## Stored rows:
* * *

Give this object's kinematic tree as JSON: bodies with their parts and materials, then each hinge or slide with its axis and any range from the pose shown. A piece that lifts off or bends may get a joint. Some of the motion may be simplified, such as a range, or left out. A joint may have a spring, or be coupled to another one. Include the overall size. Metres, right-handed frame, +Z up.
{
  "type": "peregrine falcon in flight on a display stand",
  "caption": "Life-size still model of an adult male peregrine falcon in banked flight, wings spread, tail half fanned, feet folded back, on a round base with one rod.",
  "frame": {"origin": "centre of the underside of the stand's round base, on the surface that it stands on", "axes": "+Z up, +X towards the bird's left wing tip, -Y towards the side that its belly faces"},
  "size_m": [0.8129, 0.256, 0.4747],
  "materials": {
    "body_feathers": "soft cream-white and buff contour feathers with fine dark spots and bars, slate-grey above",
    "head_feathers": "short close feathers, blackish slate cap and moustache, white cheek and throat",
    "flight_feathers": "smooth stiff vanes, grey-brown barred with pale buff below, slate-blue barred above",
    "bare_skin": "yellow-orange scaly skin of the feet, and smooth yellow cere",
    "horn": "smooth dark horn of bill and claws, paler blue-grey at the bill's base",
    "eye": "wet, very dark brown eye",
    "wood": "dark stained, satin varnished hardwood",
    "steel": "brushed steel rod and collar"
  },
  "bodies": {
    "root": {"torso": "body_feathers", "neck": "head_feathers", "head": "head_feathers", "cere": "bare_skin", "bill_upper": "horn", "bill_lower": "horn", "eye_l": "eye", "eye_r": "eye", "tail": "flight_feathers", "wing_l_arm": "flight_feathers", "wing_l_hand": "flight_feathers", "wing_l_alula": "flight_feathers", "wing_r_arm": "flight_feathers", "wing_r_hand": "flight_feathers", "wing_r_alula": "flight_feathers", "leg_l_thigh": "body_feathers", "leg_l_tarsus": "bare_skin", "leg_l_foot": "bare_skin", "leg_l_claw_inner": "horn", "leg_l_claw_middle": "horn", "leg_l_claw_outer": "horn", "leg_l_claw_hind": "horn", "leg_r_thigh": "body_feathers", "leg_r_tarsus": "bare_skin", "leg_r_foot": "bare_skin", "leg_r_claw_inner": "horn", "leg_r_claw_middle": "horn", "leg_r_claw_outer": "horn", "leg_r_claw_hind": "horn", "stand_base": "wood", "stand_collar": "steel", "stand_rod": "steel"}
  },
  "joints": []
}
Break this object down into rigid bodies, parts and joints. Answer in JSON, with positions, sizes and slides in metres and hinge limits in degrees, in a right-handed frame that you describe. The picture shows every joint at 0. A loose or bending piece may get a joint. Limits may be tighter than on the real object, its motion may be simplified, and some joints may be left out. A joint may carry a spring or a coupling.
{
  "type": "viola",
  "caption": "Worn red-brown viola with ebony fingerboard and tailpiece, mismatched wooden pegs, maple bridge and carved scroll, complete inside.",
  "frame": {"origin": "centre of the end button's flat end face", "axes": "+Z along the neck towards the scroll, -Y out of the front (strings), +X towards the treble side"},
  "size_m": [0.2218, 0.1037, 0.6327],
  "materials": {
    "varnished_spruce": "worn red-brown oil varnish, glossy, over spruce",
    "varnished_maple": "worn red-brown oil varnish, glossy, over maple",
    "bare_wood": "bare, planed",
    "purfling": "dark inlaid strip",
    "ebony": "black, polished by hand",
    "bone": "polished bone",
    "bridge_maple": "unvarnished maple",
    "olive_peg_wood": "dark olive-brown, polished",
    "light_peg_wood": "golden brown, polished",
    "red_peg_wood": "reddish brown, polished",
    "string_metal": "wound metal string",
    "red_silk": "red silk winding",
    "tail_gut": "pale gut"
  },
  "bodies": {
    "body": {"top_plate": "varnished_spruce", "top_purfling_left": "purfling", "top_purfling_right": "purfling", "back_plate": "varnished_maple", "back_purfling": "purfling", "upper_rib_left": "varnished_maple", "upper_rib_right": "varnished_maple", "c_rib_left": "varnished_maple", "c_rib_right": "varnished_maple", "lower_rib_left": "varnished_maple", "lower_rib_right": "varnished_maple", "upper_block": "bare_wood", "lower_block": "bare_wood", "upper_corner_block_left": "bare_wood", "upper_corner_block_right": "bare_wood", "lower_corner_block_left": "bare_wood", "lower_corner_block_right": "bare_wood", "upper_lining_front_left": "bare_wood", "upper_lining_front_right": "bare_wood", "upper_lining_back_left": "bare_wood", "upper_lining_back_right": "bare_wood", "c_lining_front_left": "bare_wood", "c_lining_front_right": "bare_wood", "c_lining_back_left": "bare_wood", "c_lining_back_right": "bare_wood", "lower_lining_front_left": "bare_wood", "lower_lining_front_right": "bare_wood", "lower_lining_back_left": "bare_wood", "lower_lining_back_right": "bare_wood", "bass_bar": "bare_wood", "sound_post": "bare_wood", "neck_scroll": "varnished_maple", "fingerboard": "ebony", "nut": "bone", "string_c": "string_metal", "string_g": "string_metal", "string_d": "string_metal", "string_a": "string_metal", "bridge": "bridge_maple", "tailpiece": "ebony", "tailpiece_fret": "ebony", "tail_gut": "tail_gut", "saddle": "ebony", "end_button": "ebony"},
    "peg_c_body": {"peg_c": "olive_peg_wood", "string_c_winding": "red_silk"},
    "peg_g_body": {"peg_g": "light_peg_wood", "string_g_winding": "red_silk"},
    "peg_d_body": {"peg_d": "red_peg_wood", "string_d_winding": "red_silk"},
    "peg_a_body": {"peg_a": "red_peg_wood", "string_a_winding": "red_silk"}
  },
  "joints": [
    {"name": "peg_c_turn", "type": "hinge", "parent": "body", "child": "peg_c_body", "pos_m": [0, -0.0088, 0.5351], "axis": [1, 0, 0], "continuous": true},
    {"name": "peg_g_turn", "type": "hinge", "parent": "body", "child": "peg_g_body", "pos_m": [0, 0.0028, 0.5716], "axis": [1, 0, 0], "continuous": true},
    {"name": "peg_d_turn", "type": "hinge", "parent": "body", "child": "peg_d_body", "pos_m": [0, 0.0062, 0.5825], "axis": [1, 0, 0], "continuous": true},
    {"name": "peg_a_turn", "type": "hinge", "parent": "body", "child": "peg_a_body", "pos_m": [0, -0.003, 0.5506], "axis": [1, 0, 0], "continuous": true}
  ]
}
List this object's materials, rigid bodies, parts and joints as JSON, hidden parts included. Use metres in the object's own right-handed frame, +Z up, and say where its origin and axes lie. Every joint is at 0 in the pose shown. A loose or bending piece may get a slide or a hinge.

* * *

## Instruction:
Determine how many lines include the word "materials" and report that number by itself.

## Solution to the exercise:
4